Fourth, defendant contends that a new trial is warranted because the trial court improperly precluded him from presenting evidence of prior bad acts committed by two prosecution witnesses. Prior to trial, two codefendants sought to present evidence of prior bad acts committed by Anderson and Robert Lee. The trial court granted the State’s motion in limine to exclude this evidence.

As the State correctly notes, defendant failed to raise this issue in the trial court. Defendant did not join in any attempt to present evidence of the prior bad acts. Moreover, defendant did not object to the trial court’s ruling on the motion in limine, nor did he raise the issue in his post-trial motion. It is well settled that issues not raised at the trial level are deemed waived and may not be considered for the first time on appeal. (People v. Davis (1990), 205 Ill. App. 3d 431, 438.) Consequently, the issue has been waived for purposes of appeal. See People v.
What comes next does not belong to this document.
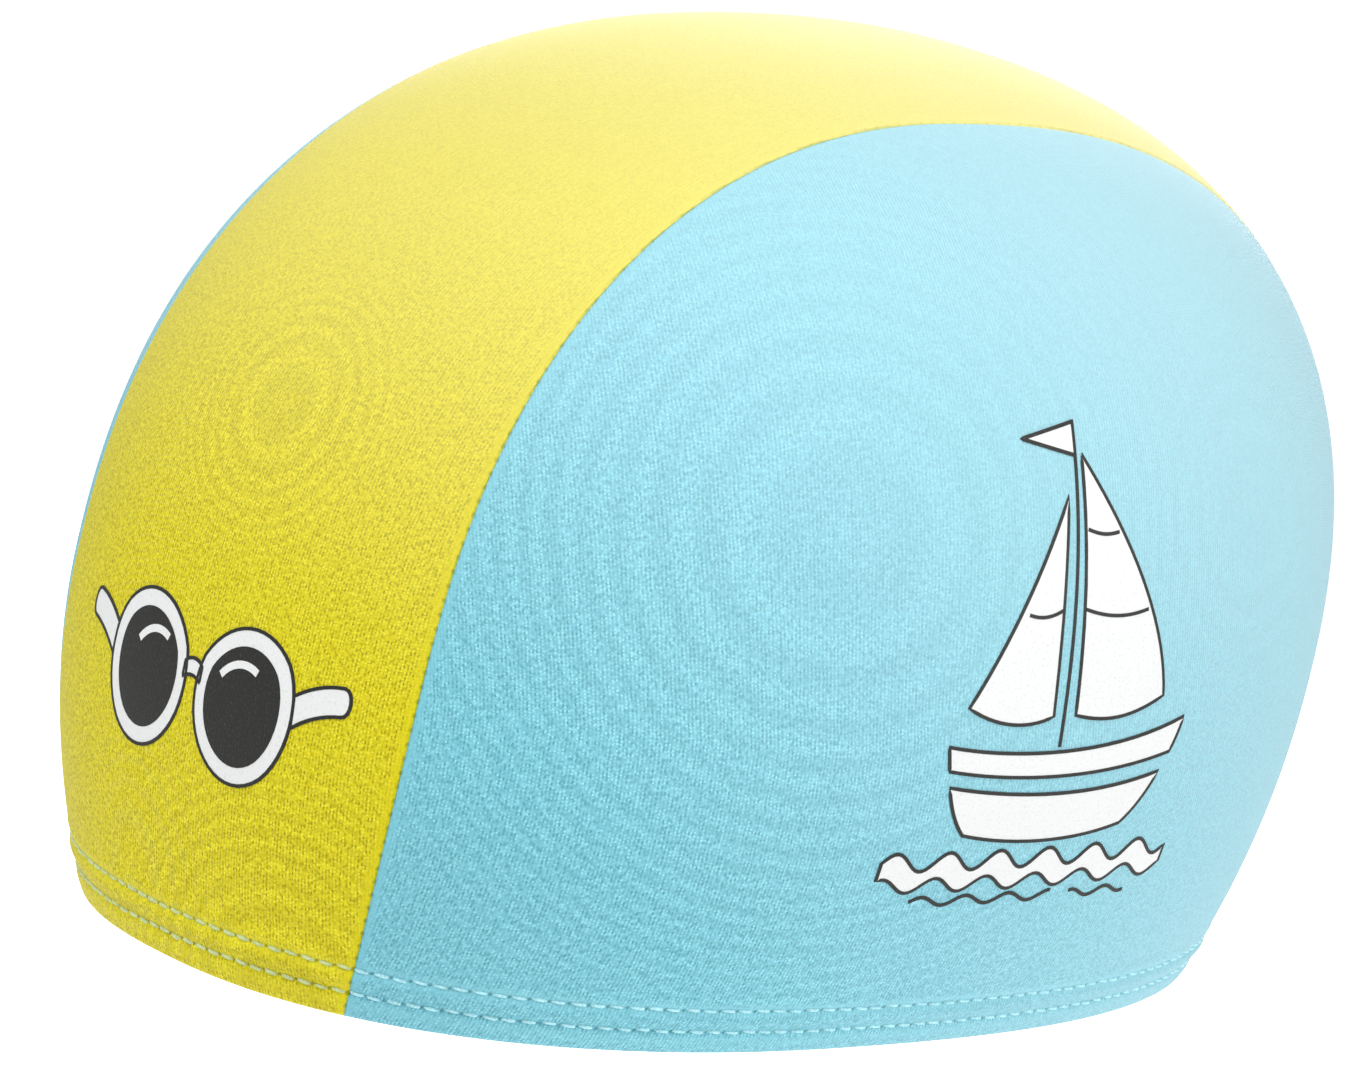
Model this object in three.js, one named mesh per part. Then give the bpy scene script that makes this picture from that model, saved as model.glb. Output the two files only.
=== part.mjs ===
// Swim cap of stretch knit, sewn from three panels and shown filled out as a head fills it.
// Units are millimetres, +Z is up, the front of the cap faces -Y and the wearer's left is +X.
// The origin is the middle of the head opening, and the hem's fold lies in the plane z = 0.

import * as THREE from "three";
import { mergeVertices } from "three/addons/utils/BufferGeometryUtils.js";

// Driving sizes of the filled cap
const HALF_WIDTH = 78;
const FRONT_REACH = 88; // from the middle of the widest level to its front
const BACK_REACH = 97;
const CROWN_RISE = 86.5; // from the widest level to the top
const WIDEST_HEIGHT = 48.5; // from the rim to the widest level
const FULLNESS = 2.3; // exponent of every section, where 2 is an ellipse and more is squarer
const LEAN = 0.125; // how far the cap leans back for each millimetre of height
const TUCK = { front: 0.1, back: 0, side: 0.22 }; // share of each reach lost at the rim

// Half width of the centre panel, straight across
const STRIP = { front: 42, top: 35.5, back: 30 };

// Cloth
const CLOTH = 1.2;
const DOUBLED = 2 * CLOTH; // the turned-up hem, and the sewn edges folded back inside a seam
const SEAM_GAP = 0.36; // straight across, which leaves about 0.3 between the panels

// The turned-up hem, from its fold to just above the raw edge inside. proud is how far the outer
// face stands off the plain surface, and depth is how far the inner face lies under that surface.
const HEM_ROWS = [
  { height: 0, proud: -0.8, depth: 1.7 },
  { height: 0.9, proud: 0.15, depth: 2.5 },
  { height: 4, proud: 0, depth: 2.3 }, // lower row of stitches
  { height: 5.8, proud: 0.35, depth: 2.5 }, // the roll between the rows
  { height: 7.7, proud: 0, depth: 2.3 }, // upper row of stitches
  { height: 9.6, proud: 0.1, depth: DOUBLED },
  { height: 10.4, proud: 0, depth: CLOTH },
];
const WALL_HEIGHTS = [19, 29, 39]; // plain rows between the hem and the widest level
const ARCH_STEPS = 24; // rows over the top, from the front to the back

// Columns of half a panel. place runs from 0 at the seam to 1 at the ear or at the middle line.
const SIDE_COLUMNS = [
  { place: 0, depth: DOUBLED },
  { place: 0.05, depth: DOUBLED },
  { place: 0.062, depth: CLOTH },
  ...plainColumns([0.16, 0.28, 0.4, 0.52, 0.64, 0.76, 0.88, 1]),
];
const CENTRE_COLUMNS = [
  { place: 0, depth: DOUBLED },
  { place: 0.12, depth: DOUBLED },
  { place: 0.15, depth: CLOTH },
  ...plainColumns([0.43, 0.72, 1]),
];

// Colours
const YELLOW = "#e4d845";
const BLUE = "#a2e0ef";
const KNIT_ROUGHNESS = 0.85;

// Accuracy of the working
const NORMAL_STEP = 0.05; // of the small steps that find a surface's direction
const SETTLING_ROUNDS = 3; // that bring a wall's point to its row's height
const WELD = 1e-4;

// The middle of the head opening, before the cap is moved to set it on the origin
const OPENING_MIDDLE =
  (BACK_REACH * (1 - TUCK.back) - FRONT_REACH * (1 - TUCK.front)) / 2 - LEAN * WIDEST_HEIGHT;

function plainColumns(places) {
  return places.map((place) => ({ place, depth: CLOTH }));
}

// A point of the plain dome: a superellipsoid above the widest level and an upright wall below it.
// across is 0 at the left ear, a quarter turn on the middle line and a half turn at the right ear.
// along is 0 in the front wall and a half turn in the back wall, and runs over the top between.
function plainPoint(across, along, drop) {
  const power = 2 / FULLNESS;
  const x = HALF_WIDTH * Math.sign(Math.cos(across)) * Math.abs(Math.cos(across)) ** power;
  const reach = Math.cos(along) > 0 ? FRONT_REACH : BACK_REACH;
  const level = Math.abs(Math.cos(along) / reach) ** FULLNESS;
  const upright = Math.abs(Math.sin(along) / CROWN_RISE) ** FULLNESS;
  const radius = Math.max(0, Math.sin(across)) ** power * (level + upright) ** (-1 / FULLNESS);
  return new THREE.Vector3(x, -radius * Math.cos(along), radius * Math.sin(along) - drop);
}

// The plain dome's direction outwards.
function plainNormal(point) {
  const slope = (value, reach) =>
    (Math.sign(value) * Math.abs(value / reach) ** (FULLNESS - 1)) / reach;
  return new THREE.Vector3(
    slope(point.x, HALF_WIDTH),
    slope(point.y, point.y < 0 ? FRONT_REACH : BACK_REACH),
    slope(Math.max(0, point.z), CROWN_RISE),
  ).normalize();
}

// Tucks the wall in towards the rim, leans the cap back and sets it over the origin.
function shaped(point) {
  const down = (Math.max(0, -point.z) / WIDEST_HEIGHT) ** 2;
  const endTuck = point.y < 0 ? TUCK.front : TUCK.back;
  return new THREE.Vector3(
    point.x * (1 - TUCK.side * down),
    point.y * (1 - endTuck * down) + LEAN * point.z - OPENING_MIDDLE,
    point.z + WIDEST_HEIGHT,
  );
}

// The cap's direction outwards at a point of the plain dome, from two small steps along the dome.
function outward(point) {
  const normal = plainNormal(point);
  const aside = Math.abs(normal.z) > 0.7 ? new THREE.Vector3(0, 1, 0) : new THREE.Vector3(0, 0, 1);
  const first = aside.cross(normal).normalize();
  const second = normal.clone().cross(first);
  const carried = (direction) => {
    const ahead = shaped(point.clone().addScaledVector(direction, NORMAL_STEP));
    return ahead.sub(shaped(point.clone().addScaledVector(direction, -NORMAL_STEP)));
  };
  return carried(first).cross(carried(second)).normalize();
}

// A point off the cap's plain surface. Below the widest level it keeps its row's height.
function wallPoint(across, row, offset) {
  const inWall = row.height < WIDEST_HEIGHT;
  let drop = WIDEST_HEIGHT - row.height;
  let point = plainPoint(across, row.along, drop);
  let normal = outward(point);
  for (let round = 0; inWall && round < SETTLING_ROUNDS; round += 1) {
    drop = WIDEST_HEIGHT - row.height + offset * normal.z;
    point = plainPoint(across, row.along, drop);
    normal = outward(point);
  }
  return shaped(point).addScaledVector(normal, offset);
}

// The place of the left seam in a row, moved across by shift.
function seamAngle(along, shift) {
  const end = Math.cos(along) > 0 ? STRIP.front : STRIP.back;
  const halfWidth = STRIP.top + (end - STRIP.top) * Math.cos(along) ** 2 + shift;
  return Math.acos((halfWidth / HALF_WIDTH) ** (FULLNESS / 2));
}

function sideAngle(along, column) {
  return seamAngle(along, SEAM_GAP / 2) * (1 - column.place);
}

function centreAngle(along, column) {
  const seam = seamAngle(along, -SEAM_GAP / 2);
  const left = seam + (Math.PI / 2 - seam) * column.place;
  return column.right ? Math.PI - left : left;
}

// Rows from the rim up the front, over the top and down the back to the rim.
function panelRows() {
  const plainWall = WALL_HEIGHTS.map((height) => ({ height, proud: 0, depth: CLOTH }));
  const wall = [...HEM_ROWS, ...plainWall];
  const arch = Array.from({ length: ARCH_STEPS + 1 }, (_, step) => ({
    along: (step * Math.PI) / ARCH_STEPS,
    height: WIDEST_HEIGHT,
    proud: 0,
    depth: CLOTH,
  }));
  return [
    ...wall.map((row) => ({ ...row, along: 0 })),
    ...arch,
    ...wall.map((row) => ({ ...row, along: Math.PI })).reverse(),
  ];
}

// Merges equal points, and drops the triangles that have closed up where rows meet at an ear.
function weldedGeometry(positions, triangles) {
  const loose = new THREE.BufferGeometry();
  loose.setAttribute("position", new THREE.Float32BufferAttribute(positions, 3));
  loose.setIndex(triangles);
  const welded = mergeVertices(loose, WELD);
  const index = welded.getIndex().array;
  const open = [];
  for (let corner = 0; corner < index.length; corner += 3) {
    const [a, b, c] = index.slice(corner, corner + 3);
    if (a !== b && b !== c && c !== a) open.push(a, b, c);
  }
  welded.setIndex(open);
  welded.computeVertexNormals();
  return welded;
}

// A panel as one closed wall of cloth. Its columns run from the wearer's right to the left.
// A side panel's last column is a line down from the ear, where its front and back meet.
function panelGeometry(columns, angle, meetsAtLast) {
  const rows = panelRows();
  const positions = [];
  for (const row of rows) {
    for (const column of columns) {
      const across = angle(row.along, column);
      const depth = Math.max(row.depth, column.depth);
      positions.push(...wallPoint(across, row, row.proud).toArray());
      positions.push(...wallPoint(across, row, -depth).toArray());
    }
  }
  const triangles = [];
  const quad = (a, b, c, d) => triangles.push(a, b, c, a, c, d);
  const outer = (row, column) => 2 * (row * columns.length + column);
  const inner = (row, column) => outer(row, column) + 1;
  const edge = (from, to) => quad(outer(...from), outer(...to), inner(...to), inner(...from));
  const lastRow = rows.length - 1;
  const lastColumn = columns.length - 1;
  for (let row = 0; row < lastRow; row += 1) {
    for (let column = 0; column < lastColumn; column += 1) {
      const cell = [[row, column], [row, column + 1], [row + 1, column + 1], [row + 1, column]];
      quad(...cell.map((corner) => outer(...corner)));
      quad(...cell.map((corner) => inner(...corner)).reverse());
    }
    edge([row, 0], [row + 1, 0]);
    if (!meetsAtLast) edge([row + 1, lastColumn], [row, lastColumn]);
  }
  for (let column = 0; column < lastColumn; column += 1) {
    edge([0, column + 1], [0, column]);
    edge([lastRow, column], [lastRow, column + 1]);
  }
  return weldedGeometry(positions, triangles);
}

function leftSideGeometry() {
  return panelGeometry(SIDE_COLUMNS, sideAngle, true);
}

// The left side panel mirrored, with its faces turned round to point outwards again.
function rightSideGeometry() {
  const geometry = leftSideGeometry().scale(-1, 1, 1);
  const index = Array.from(geometry.getIndex().array);
  for (let corner = 0; corner < index.length; corner += 3) {
    [index[corner], index[corner + 1]] = [index[corner + 1], index[corner]];
  }
  geometry.setIndex(index);
  geometry.computeVertexNormals();
  return geometry;
}

function centreGeometry() {
  const right = CENTRE_COLUMNS.map((column) => ({ ...column, right: true }));
  const left = CENTRE_COLUMNS.slice(0, -1).reverse();
  return panelGeometry([...right, ...left], centreAngle, false);
}

function knitMesh(name, geometry, color) {
  const material = new THREE.MeshStandardMaterial({
    color,
    roughness: KNIT_ROUGHNESS,
    metalness: 0,
  });
  const mesh = new THREE.Mesh(geometry, material);
  mesh.name = name;
  return mesh;
}

const swimCap = new THREE.Group();
swimCap.add(knitMesh("centre_panel", centreGeometry(), YELLOW));
swimCap.add(knitMesh("side_panel_left", leftSideGeometry(), BLUE));
swimCap.add(knitMesh("side_panel_right", rightSideGeometry(), BLUE));

export default swimCap;
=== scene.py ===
"""Looks of the swim cap: knit panels, a cover-stitched hem, sewn seams and two printed films.

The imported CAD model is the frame. Sizes here are in millimetres, as in the CAD source, and
new_object() turns them into metres. +Z is up, the front faces -Y and the wearer's left is +X.
"""

import math

import bmesh
import bpy
import numpy as np
from mathutils import Matrix, Vector
from mathutils.geometry import delaunay_2d_cdt


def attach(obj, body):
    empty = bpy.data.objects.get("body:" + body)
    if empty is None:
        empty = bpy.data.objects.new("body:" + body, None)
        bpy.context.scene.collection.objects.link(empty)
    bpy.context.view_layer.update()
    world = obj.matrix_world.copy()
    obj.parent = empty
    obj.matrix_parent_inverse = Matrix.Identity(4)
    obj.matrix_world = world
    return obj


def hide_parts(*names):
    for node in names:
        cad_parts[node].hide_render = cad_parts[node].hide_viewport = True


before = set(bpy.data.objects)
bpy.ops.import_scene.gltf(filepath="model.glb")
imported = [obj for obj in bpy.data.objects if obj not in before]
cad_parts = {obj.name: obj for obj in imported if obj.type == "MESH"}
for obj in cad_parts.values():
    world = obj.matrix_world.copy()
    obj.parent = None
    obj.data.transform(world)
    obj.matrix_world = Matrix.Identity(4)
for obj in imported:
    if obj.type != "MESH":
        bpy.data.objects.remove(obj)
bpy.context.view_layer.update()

MM = 0.001
BODY = "root"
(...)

Enoch (1988), 122 Ill. 2d 176, 186.

Lastly, defendant claims, in his supplemental brief, that his 50-year sentence was excessive and should be reduced because the trial court failed to give due consideration to his rehabilitative potential. Defendant did not object at trial, nor did he raise any issue concerning his sentence in his post-trial motion. Likewise, defendant failed to argue this issue diming his oral argument before this court. Hence, we agree with the State that defendant has waived any objections to his sentence. People v. Williams (1989), 180 Ill. App. 3d 294, 305.

For the foregoing reasons, the judgment of the circuit court is affirmed.

Affirmed.

CAHILL, P.J., and HOFFMAN, J., concur.